El servicio de Internet se presta a través de distintos tipos de tecnologías: cables “tradicionales”, como el ADSL y el HFC; satelital, móvil o fibra óptica. Solo esta última es capaz de garantizar la velocidad mínima y la simetría solicitada, dado que la fibra permite que cada usuario tenga un “canal dedicado” para su tráfico. Las redes implementadas con otras tecnologías (que son más asequibles y permiten mayor cobertura) son diseñadas en función de una demanda promedio, y es inevitable que en ciertos picos de demanda se presente congestión. El regulador de las telecomunicaciones, Osiptel, se opuso a esta norma considerando que podría impactar negativamente el despliegue de nueva infraestructura (lo que termina afectando a los consumidores de zonas menos densas, que en muchos casos son también los de menores ingresos). Incluso si fuera técnica y económicamente viable (no lo es) que el servicio se preste a través de fibra óptica a nivel nacional, reemplazar las redes existentes tomaría años.

Regular la “velocidad mínima garantizada” y la equivalencia 3 a 1 en velocidades de bajada y subida en los servicios de telecomunicaciones (a menos que sean prestados a través de fibra óptica) es como pedirle al concesionario de una carretera que no haya tráfico en Año Nuevo y Semana Santa. Es regular dándole la espalda a la realidad.
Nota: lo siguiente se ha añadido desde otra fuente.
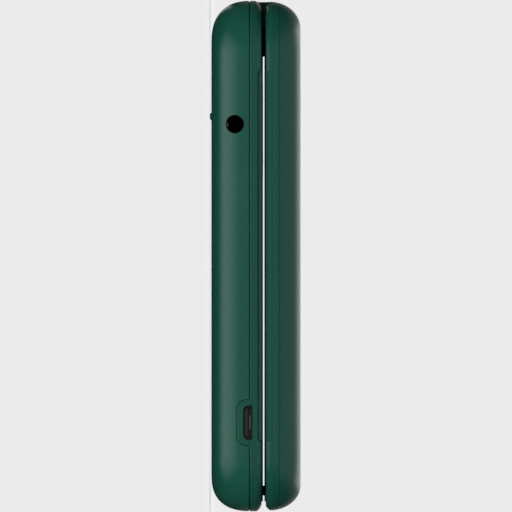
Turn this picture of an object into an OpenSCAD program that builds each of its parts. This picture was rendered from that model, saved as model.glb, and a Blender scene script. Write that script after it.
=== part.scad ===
// Clamshell phone, lying on its back: +X across, +Y towards the hinge, +Z up.
// The origin is on the surface that it lies on, under the middle of the phone.

/* [Phone] */
// Length from the hinge end to the open end
phone_l = 108; // [104:0.5:114]
// Width across the keys
phone_w = 55; // [54:0.5:60]
// Thickness of the base half, back to shell edge
base_t = 10.6; // [10.4:0.1:12]
// Thickness of the lid half, shell edge to outer face
lid_t = 7.4; // [7.4:0.1:9]
// Gap between the two shell edges when closed
shell_gap = 0.9; // [0.8:0.05:1.2]
// How far the lid stays inside the base's outline
lid_inset = 0.17; // [0:0.01:0.4]
// Corner radius seen from above
corner_r = 10; // [8:0.5:12]

/* [Base shell] */
// Inset of the rounded back edge
base_edge_d = 8.9; // [7:0.1:9.5]
// Height of the rounded back edge
base_edge_h = 8.6; // [7.6:0.1:8.8]
// Fullness of the rounded back edge
base_edge_n = 2.5; // [2:0.1:3]
// Height of the back cover
back_cover_h = 7.95; // [7.8:0.05:8.1]
// Seam between back cover and housing
seam = 0.15; // [0.05:0.05:0.2]
// Wall of the base shells
base_wall = 1.3; // [1:0.05:1.5]

/* [Lid shell] */
// Inset of the rounded outer edge
lid_edge_d = 7.6; // [6.5:0.1:8]
// Height of the rounded outer edge
lid_edge_h = 6.6; // [6:0.1:6.6]
// Fullness of the rounded outer edge
lid_edge_n = 2; // [2:0.1:2.5]
// Height of the inner frame, from the lid's shell edge
lid_frame_h = 2.85; // [2.8:0.05:3.1]
// Wall of the lid shells
lid_wall = 1.1; // [1:0.05:1.2]

/* [Inner edges] */
// Height of the rounded inner edge
lip_h = 1.15; // [0.9:0.05:1.2]
// Inset of the inner edge at the two ends
lip_end = 2; // [1.6:0.1:2.2]
// Inset of the inner edge along the sides
lip_side = 0.6; // [0.4:0.05:0.8]
// Depth of the finger recess along the sides
recess_d = 0.5; // [0.3:0.05:0.6]
// Height of the finger recess
recess_h = 0.75; // [0.5:0.05:0.9]
// Distance from the hinge end to the recess
recess_from = 15.1; // [12:0.1:18]
// Distance from the open end to the recess
recess_end = 14.7; // [12:0.1:18]

/* [Hinge] */
// Distance from the hinge end to the hinge axis
hinge_in = 3; // [2.9:0.05:3.2]
// Height of the hinge axis above the lid's shell edge
hinge_up = 2.7; // [2.6:0.05:2.8]
// Width of the fixed knuckle
knuckle_w = 27.7; // [24:0.1:30]
// Radius of the knuckle
knuckle_r = 3.9; // [3.8:0.05:4]
// Radial clearance between knuckle and lid
knuckle_clear = 0.2; // [0.15:0.05:0.3]
// Radius of the bore through the knuckle
knuckle_bore_r = 1.5; // [1.4:0.05:1.55]
// Radius of the hinge shaft
shaft_r = 0.9; // [0.8:0.05:1]
// Running clearance of shaft and bush
run_clear = 0.04; // [0.02:0.01:0.08]
// Length of shaft and bush inside each lid shoulder
shoulder_grip = 3.6; // [3:0.1:4.5]

/* [Keypad] */
// Distance from the sides to plate and glass
plate_side = 2.1; // [1.9:0.1:2.4]
// Distance from the hinge end to plate and glass
plate_from = 11.7; // [11.5:0.1:12]
// Distance from the open end to plate and glass
plate_end = 2; // [1.8:0.1:2.4]
// Thickness of the keypad plate
plate_t = 1.3; // [1.1:0.05:1.35]
// How far the plate stands above the shell edge
plate_proud = 0.19; // [0.1:0.01:0.22]
// Distance from the plate's sides to the number keys
key_margin = 1.7; // [1.6:0.1:2]
// Width of the web between number key columns
key_web = 1.2; // [1:0.1:3]
// Length of a number key
key_l = 12.2; // [11:0.1:12.4]
// Distance between number key rows
key_pitch_y = 13.6; // [13.2:0.1:13.8]
// Distance from the hinge end to the first row's centre
key_from = 46.8; // [46.6:0.1:47]
// Corner radius of the keys
key_r = 2.5; // [1:0.1:4]
// How far number keys stand above the shell edge
key_proud = 0.23; // [0.2:0.01:0.25]
// How far the upper keys stand above the shell edge
nav_proud = 0.32; // [0.25:0.01:0.36]
// Gap round every key
key_gap = 0.25; // [0.2:0.01:0.4]
// Key travel
key_travel = 0.3; // [0.2:0.01:0.32]
// Radius of the navigation ring
nav_r = 10.6; // [9:0.1:11]
// Radius of the centre key
ok_r = 4.6; // [3.5:0.1:5]
// Distance from the hinge end to the ring's centre
nav_from = 27.2; // [26.8:0.1:27.4]
// Distance between the ring and the soft, call and end keys
side_key_gap = 2.3; // [1.9:0.1:4]
// Length of the soft, call and end keys
side_key_l = 8.6; // [7:0.1:9]
// Distance of those keys from the plate's sides
side_key_margin = 1.9; // [1.6:0.1:2.3]

/* [Ports and stand-offs] */
// Radius of the hole for the headphone plug's socket
jack_hole_r = 1.965; // [1.9:0.005:2.05]
// Radius of the headphone socket's bore
jack_bore_r = 1.8; // [1.75:0.01:1.85]
// Length of the headphone socket
jack_l = 12; // [11:0.1:14]
// Height of the headphone socket's axis above the back
jack_z = 5; // [4.9:0.05:5.1]
// Distance from the hinge end to the headphone socket
jack_from = 26.2; // [25.6:0.1:26.4]
// Width of the data port's mouth
usb_w = 7.36; // [7:0.01:7.6]
// Height of the data port's mouth
usb_h = 1.98; // [1.8:0.01:2.1]
// Height of the mouth's lower edge above the back
usb_z = 6.75; // [6.7:0.01:6.8]
// Distance from the open end to the data port
usb_from = 18.7; // [18:0.1:19.5]
// Length of the surround of the data port
surround_w = 9.62; // [9.2:0.01:10.5]
// Height of the surround's lower edge above the back
surround_z = 5.33; // [5:0.01:5.5]
// Height of the stand-off nubs on the back
nub_h = 0.36; // [0.2:0.01:0.5]
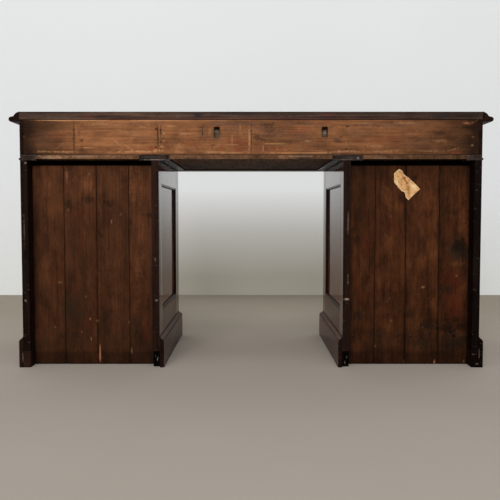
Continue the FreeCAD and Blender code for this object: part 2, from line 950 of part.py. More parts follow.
def make_knob():
    """A turned knob standing on Z = 0, as what blanks cut to its outline have in common."""
    edge = [
        (size.knob_radius * across, size.knob_length * up) for across, up in KNOB_OUTLINE_SHARES
    ]
    other_edge = [(-across, up) for across, up in reversed(edge)]
    blank = doc.addObject("PartDesign::Body", "knob_blank")
    sketch = outline(blank, "knob_outline", "XZ_Plane", edge + other_edge)
    feature = pad(blank, sketch, size.knob_radius * 2 + size.overrun, "knob_blank_width")
    feature.SideType = "Symmetric"
    blanks = [blank]
    for number in range(1, KNOB_BLANKS):
        turn = FreeCAD.Rotation(FreeCAD.Vector(0, 0, 1), 180 * number / KNOB_BLANKS)
        blanks.append(copied(f"knob_blank_{number}", blank, (ZERO, ZERO, ZERO), turn))
    knob = doc.addObject("Part::MultiCommon", "knob")
    knob.Shapes = blanks
    return knob


def make_drawers(inside, outside, boards_front, openings):
    knob = make_knob()
    lock_case, lock_bolt = make_lock()
    facing_out = turned_to((1, 0, 0), (0, 0, 1), (0, -1, 0))

    def knobs_for(name, left, right, low, high):
        middle_height = (low + high) / 2
        pair = []
        for number, share in enumerate(KNOB_PLACE_SHARES):
            across = left + (right - left) * share
            spot = (across, front, middle_height)
            pair.append(copied(f"{name}_knob_{number}", knob, spot, facing_out))
        return pair

    # Frieze drawers, each with a lock
    frieze_rear = rear - size.frieze_back_thickness - size.drawer_rear_gap
    frieze_ceiling = slab_base - size.frieze_top_rail_height
    side_left = half_kneehole + size.divider_thickness
    side_right = half_case - size.frieze_end_thickness
    spans = {"centre": (-half_kneehole, half_kneehole), "right": (side_left, side_right)}
    made = {}
    for hand, (left, right) in spans.items():
        name = f"{hand}_frieze_drawer"
        low, high = base_frame_top, frieze_ceiling
        parts = make_drawer(name, left, right, low, high, frieze_rear, 3, True)
        made[hand] = parts[:2] + (knobs_for(name, left, right, low, high),)
    for hand, (front_piece, box, knobs) in made.items():
        groups = {"front": [front_piece], "box": box, "knobs": knobs}
        for kind, pieces in groups.items():
            made_node = node(f"{hand}_frieze_drawer_{kind}", pieces)
            if hand == "right":
                other = mirrored(f"other_frieze_{kind}", made_node)
                node(f"left_frieze_drawer_{kind}", [other])
    for hand, middle in frieze_drawer_middles():
        lock_front = front + size.front_thickness - size.lock_thickness
        corner = (middle, lock_front, frieze_ceiling - size.drawer_top_gap)
        name = f"{hand}_frieze_drawer_lock"
        node(name, [copied(name + "_case", lock_case, corner)])
        node(name + "_bolt", [copied(name + "_bolt_copy", lock_bolt, corner)])

    # Pedestal drawers, from the bottom one up
    rear_end = boards_front - size.drawer_rear_gap
    for level, tails, (low, high) in zip(("bottom", "middle", "top"), (5, 4, 4), openings):
        name = f"right_{level}_drawer"
        parts = make_drawer(name, inside, outside, low, high, rear_end, tails, False)
        knobs = knobs_for(name, inside, outside, low, high)
        groups = {"front": [parts[0]], "box": parts[1], "knobs": knobs}
        for kind, pieces in groups.items():
            right = node(f"{name}_{kind}", pieces)
            node(f"left_{level}_drawer_{kind}", [mirrored(f"other_{level}_{kind}", right)])


make_top()
make_top_case()
make_drawers(*make_pedestals())
doc.recompute()

for thing in doc.Objects:
    if "Invalid" in thing.State or "Error" in thing.State:
        raise RuntimeError(f"{thing.Label} did not build: {thing.State}")
os.makedirs("parts", exist_ok=True)
for part in nodes:
    shape = part.Shape
    if shape.isNull() or not shape.isValid() or not shape.Solids:
        raise RuntimeError(f"{part.Label} has no valid solid")
for part in nodes:
    part.Shape.exportStep(os.path.join("parts", part.Label + ".step"))
    box = part.Shape.BoundBox
    print(f"{part.Label:32s} solids {len(part.Shape.Solids)}  volume {part.Shape.Volume:12.1f}"
          f"  x {box.XMin:8.1f} {box.XMax:8.1f}  y {box.YMin:8.1f} {box.YMax:8.1f}"
          f"  z {box.ZMin:7.1f} {box.ZMax:7.1f}")
print(len(nodes), "nodes")
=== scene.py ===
import json
import math
import random

import bmesh
import bpy
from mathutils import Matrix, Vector, noise

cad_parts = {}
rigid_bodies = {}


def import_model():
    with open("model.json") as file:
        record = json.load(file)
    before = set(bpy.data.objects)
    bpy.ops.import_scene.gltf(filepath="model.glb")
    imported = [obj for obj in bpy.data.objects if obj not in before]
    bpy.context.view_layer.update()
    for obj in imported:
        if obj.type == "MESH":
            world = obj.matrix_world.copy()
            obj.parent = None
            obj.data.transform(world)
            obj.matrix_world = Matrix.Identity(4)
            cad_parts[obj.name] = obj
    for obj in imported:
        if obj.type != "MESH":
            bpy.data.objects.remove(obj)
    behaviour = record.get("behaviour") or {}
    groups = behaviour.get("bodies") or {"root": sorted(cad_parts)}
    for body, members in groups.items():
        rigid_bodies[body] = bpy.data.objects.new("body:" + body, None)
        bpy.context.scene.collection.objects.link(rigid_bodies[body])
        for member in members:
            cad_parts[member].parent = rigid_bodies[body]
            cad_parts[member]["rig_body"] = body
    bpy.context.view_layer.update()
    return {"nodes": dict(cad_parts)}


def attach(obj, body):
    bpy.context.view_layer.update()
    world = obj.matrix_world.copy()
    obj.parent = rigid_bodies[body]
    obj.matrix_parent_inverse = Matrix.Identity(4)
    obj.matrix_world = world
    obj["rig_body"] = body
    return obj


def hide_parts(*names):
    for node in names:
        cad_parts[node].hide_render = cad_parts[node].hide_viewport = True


for thing in list(bpy.data.objects):
    bpy.data.objects.remove(thing)
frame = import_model()


# The room: a plain grey-brown floor and a pale wall beyond the kneehole, which the polished
# sides mirror. One large soft lamp stands behind the camera, a weaker one faces the drawers,
# and the pale surroundings fill the shadows.
WALL_DISTANCE = 1.57
WALL_WIDTH = 12.0
WALL_HEIGHT = 5.0
FLOOR_RADIUS = 9.0
WALL_COLOUR = (243, 247, 249)
WALL_SHADOW_COLOUR = (214, 210, 196)
FLOOR_COLOUR = (184, 175, 164)
FLOOR_SHADE_COLOUR = (166, 157, 142)
SURROUNDINGS_COLOUR = (219, 222, 221)
SURROUNDINGS_LIGHT = 0.33


def paint(red, green, blue):
    """A colour as it looks on a screen, 0 to 255, as the shader takes it."""
    steps = [value / 255 for value in (red, green, blue)]
    return [s / 12.92 if s < 0.04045 else ((s + 0.055) / 1.055) ** 2.4 for s in steps] + [1.0]


def put(tree, kind, takes=None, **settings):
    """Adds a shader node. What it takes is linked where it is a socket, and set where it isn't."""
    made = tree.nodes.new("ShaderNode" + kind)
    for name, value in settings.items():
        setattr(made, name, value)
    for name, value in (takes or {}).items():
        if isinstance(value, bpy.types.NodeSocket):
            tree.links.new(value, made.inputs[name])
        else:
            made.inputs[name].default_value = value
    return made


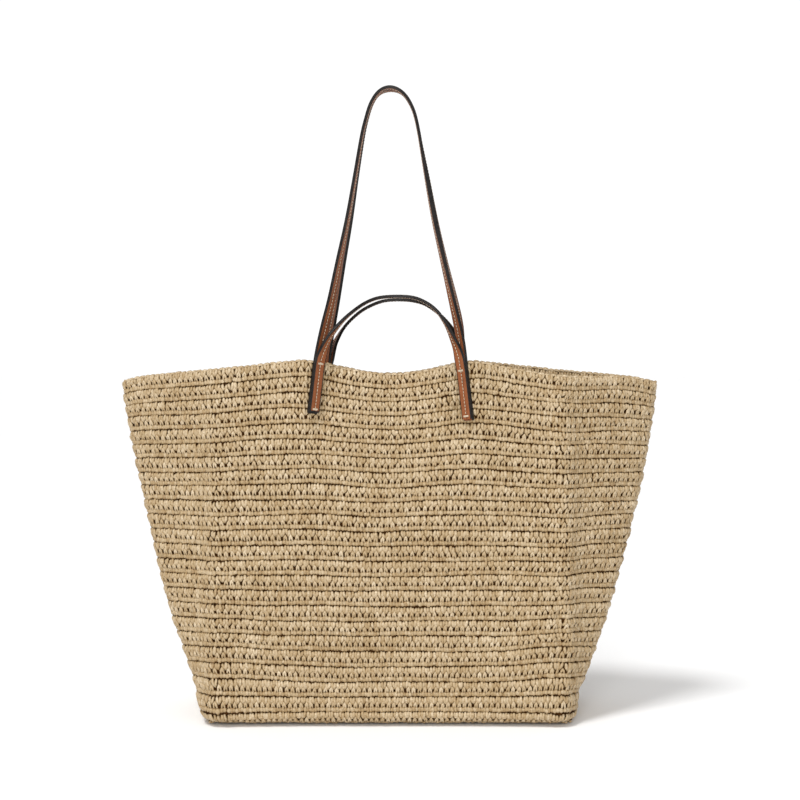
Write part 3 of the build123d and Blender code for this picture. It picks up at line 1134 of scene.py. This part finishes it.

Por si este tipo de regulación no fuera suficiente como para desincentivar la inversión en infraestructura, los operadores de telecomunicaciones deben enfrentarse a barreras legales; desde las ubicuas trabas para el despliegue de antenas o de cableado (muchas veces contradiciendo expresamente la ley) hasta la ineficiente asignación del espectro radioeléctrico, que no permite usar este recurso a todo su potencial.

¿Qué podemos hacer en este contexto? Voluntad política para poner en práctica una de las reformas en las que el Estado sí viene trabajando bien: la mejora regulatoria. Toda la regulación de telecomunicaciones debe someterse a un Análisis de Impacto Regulatorio (AIR) retrospectivo. En algunos casos, la evidencia de su impacto (negativo) ya está disponible y el único camino es derogar las normas.

Es más, el AIR debe comenzar con una pregunta básica: ¿Por qué regulamos una determinada industria? ¿Qué problema estamos resolviendo? ¿Qué falla de mercado estamos atacando? Estamos hablando de una industria —las cifras del propio regulador son claras— intensamente competitiva. Los precios vienen cayendo sostenidamente, la oferta está creciendo y la dinámica de cuotas de mercado muestra que las empresas se quitan clientes unas a otras.

Desregular la telefonía móvil no es utópico; existen ya casos de éxito como el de Dinamarca. Algunos dirán que esto deja a los consumidores desprotegidos, pero ante casos de incumplimiento, de información incompleta o de actuaciones anticompetitivas, o donde se presenten engaños o distorsiones a la libre competencia, Indecopi está llamado a intervenir.

Las telecomunicaciones son una herramienta valiosísima para el crecimiento económico y la lucha contra la pobreza. Dejémosla funcionar.